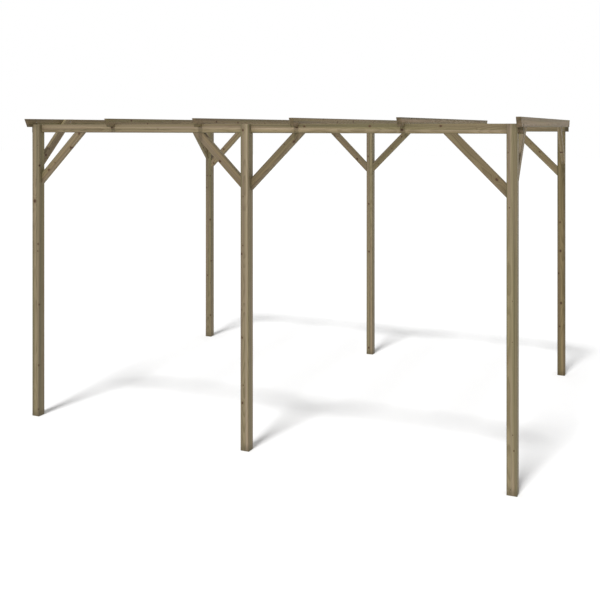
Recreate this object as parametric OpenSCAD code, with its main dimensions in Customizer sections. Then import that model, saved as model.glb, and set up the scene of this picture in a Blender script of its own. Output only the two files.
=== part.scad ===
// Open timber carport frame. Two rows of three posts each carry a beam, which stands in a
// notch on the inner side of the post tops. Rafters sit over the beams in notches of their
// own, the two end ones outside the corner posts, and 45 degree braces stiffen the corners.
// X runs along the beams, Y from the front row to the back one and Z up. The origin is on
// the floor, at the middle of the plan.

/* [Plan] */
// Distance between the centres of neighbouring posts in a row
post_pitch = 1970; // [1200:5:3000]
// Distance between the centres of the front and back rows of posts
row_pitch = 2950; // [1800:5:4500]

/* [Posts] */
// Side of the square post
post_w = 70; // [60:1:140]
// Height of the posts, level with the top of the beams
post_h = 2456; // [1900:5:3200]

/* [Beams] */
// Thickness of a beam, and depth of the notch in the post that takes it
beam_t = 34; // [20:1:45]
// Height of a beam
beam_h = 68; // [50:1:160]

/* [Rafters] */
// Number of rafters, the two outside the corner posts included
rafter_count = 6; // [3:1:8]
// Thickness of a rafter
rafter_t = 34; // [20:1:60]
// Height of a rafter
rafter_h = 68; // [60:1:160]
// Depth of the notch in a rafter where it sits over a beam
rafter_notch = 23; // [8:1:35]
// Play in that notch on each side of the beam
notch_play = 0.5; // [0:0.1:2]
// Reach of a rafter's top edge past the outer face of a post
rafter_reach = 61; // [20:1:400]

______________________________

Take the listing above and write it out again exactly.

REPLY TO THE TASK
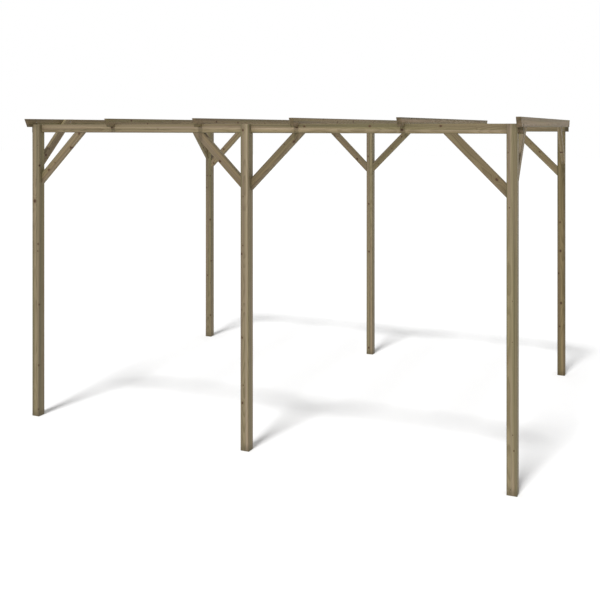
Recreate this object as parametric OpenSCAD code, with its main dimensions in Customizer sections. Then import that model, saved as model.glb, and set up the scene of this picture in a Blender script of its own. Output only the two files.
=== part.scad ===
// Open timber carport frame. Two rows of three posts each carry a beam, which stands in a
// notch on the inner side of the post tops. Rafters sit over the beams in notches of their
// own, the two end ones outside the corner posts, and 45 degree braces stiffen the corners.
// X runs along the beams, Y from the front row to the back one and Z up. The origin is on
// the floor, at the middle of the plan.

/* [Plan] */
// Distance between the centres of neighbouring posts in a row
post_pitch = 1970; // [1200:5:3000]
// Distance between the centres of the front and back rows of posts
row_pitch = 2950; // [1800:5:4500]

/* [Posts] */
// Side of the square post
post_w = 70; // [60:1:140]
// Height of the posts, level with the top of the beams
post_h = 2456; // [1900:5:3200]

/* [Beams] */
// Thickness of a beam, and depth of the notch in the post that takes it
beam_t = 34; // [20:1:45]
// Height of a beam
beam_h = 68; // [50:1:160]

/* [Rafters] */
// Number of rafters, the two outside the corner posts included
rafter_count = 6; // [3:1:8]
// Thickness of a rafter
rafter_t = 34; // [20:1:60]
// Height of a rafter
rafter_h = 68; // [60:1:160]
// Depth of the notch in a rafter where it sits over a beam
rafter_notch = 23; // [8:1:35]
// Play in that notch on each side of the beam
notch_play = 0.5; // [0:0.1:2]
// Reach of a rafter's top edge past the outer face of a post
rafter_reach = 61; // [20:1:400]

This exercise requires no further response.